Чтобы узнать это, его рисунок нужно не только внимательно рассматривать, но и читать. Что в данном случае приходится делать по весьма некачественному изображению, взятому из книги Т.Г. Цявловской (5), поскольку в гораздо более подходящие для исследования издания («Рабочие тетради» и «Болдинские рукописи» А.С. Пушкина) этот лист не включен.
Из фрагментов записанного в линиях рисунка текста, которые удается прочесть, следует, что данное изображение – не только не образец иконографии, не портрет, а …прямая карикатура! Что изображенный поэтом человек в белой рясе – не только не Серафим Саровский, а и не монах вовсе. И, более того, он – даже …не мужчина (!).

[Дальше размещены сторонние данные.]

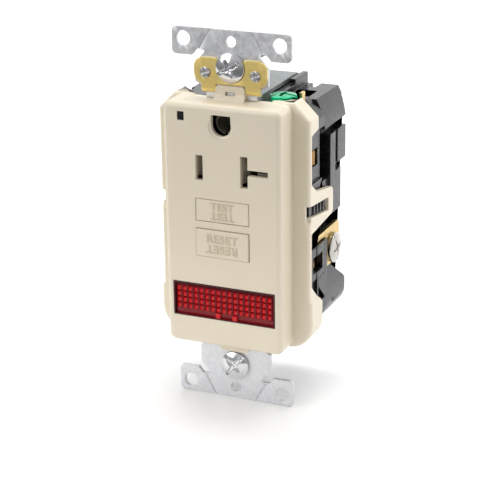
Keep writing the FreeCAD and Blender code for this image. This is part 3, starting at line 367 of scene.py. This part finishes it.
def red_prisms_finish():
    """Ruby plastic of the prisms, with a painted highlight where they crown and painted shade, dark red, in
    the grooves.
    """
    f = Finish("red_prisms", Roughness=0.28, Specular_IOR_Level=0.35)
    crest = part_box("pilot_lens")[0].y + CREST_DEPTH
    # Painted light: bright red on the crests, fading by depth into painted shade, dark red, towards the
    # grooves.
    crown = f.spread(f.along("Y"), 1.0, 0.0, crest, crest + PRISM_PAINTED_SHADE_DEPTH)
    tone = f.mixed(f.noise(900, 2), (0.62, 0.004, 0.006), (0.92, 0.012, 0.012))
    f.colour(f.mixed(crown, (0.230, 0.001, 0.006), tone))
    return f.material


def laminate_finish():
    """Circuit board: green mask, lighter in patches where copper lies under it."""
    f = Finish("laminate", Roughness=0.35)
    copper = f.cells(420)
    f.colour(f.mixed(f.spread(copper, 0, 1, 0.45, 0.55), (0.010, 0.085, 0.035), (0.020, 0.160, 0.060)))
    f.bump(copper, 0.02 * MM, 0.4)
    return f.material


def winding_finish():
    """Enamelled copper wire wound round and round."""
    f = Finish("winding", Metallic=1.0)
    wire = f.noise(1.0, 0, 0.5, f.stretched((900, 900, 5200)))
    f.colour(f.mixed(wire, (0.50, 0.17, 0.07), (0.85, 0.36, 0.18)))
    f.roughness(f.spread(wire, 0.25, 0.45))
    f.bump(wire, 0.05 * MM, 0.8)
    return f.material


# ---------------------------------------------------------------- mesh helpers

WELD = 0.0005 * MM
FLAT_ANGLE = 0.5
SHARP_ANGLE = 28
BEVEL_ROOM = 2.2
BEVEL_STRAY = 0.7


def object_from(bm, name):
    mesh = bpy.data.meshes.new(name)
    bm.normal_update()
    bm.to_mesh(mesh)
    bm.free()
    piece = bpy.data.objects.new(name, mesh)
    bpy.context.scene.collection.objects.link(piece)
    return piece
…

По выступающим из черноты буквам и полубуквам на пушкинском рисунке читаем: «…в ея смерти виновны ея мать и сестра Глицера. Она отправила мои Картины ей в Парижъ. Ея неумная мать дала ихъ ей въ руки, и она 29 сентября выбросилась въ окно отеля. А я сукин сынъ, я виновенъ въ томъ, что написалъ те стихи. Я просилъ ея руку у ея матери 23 мая …25 мая въ Европу… я приехалъ утромъ, но ихъ уже не засталъ…»
Как видим, даже фрагментарно прочитанный графический текст перекликается с покаянным по смыслу стихотворным текстом на этом листе и рассказывает о первом крупном грехе поэта –  невольном соучастии в 1819 году в доведении до суицида 17-летней царскосельской девушки Жозефины Вельо.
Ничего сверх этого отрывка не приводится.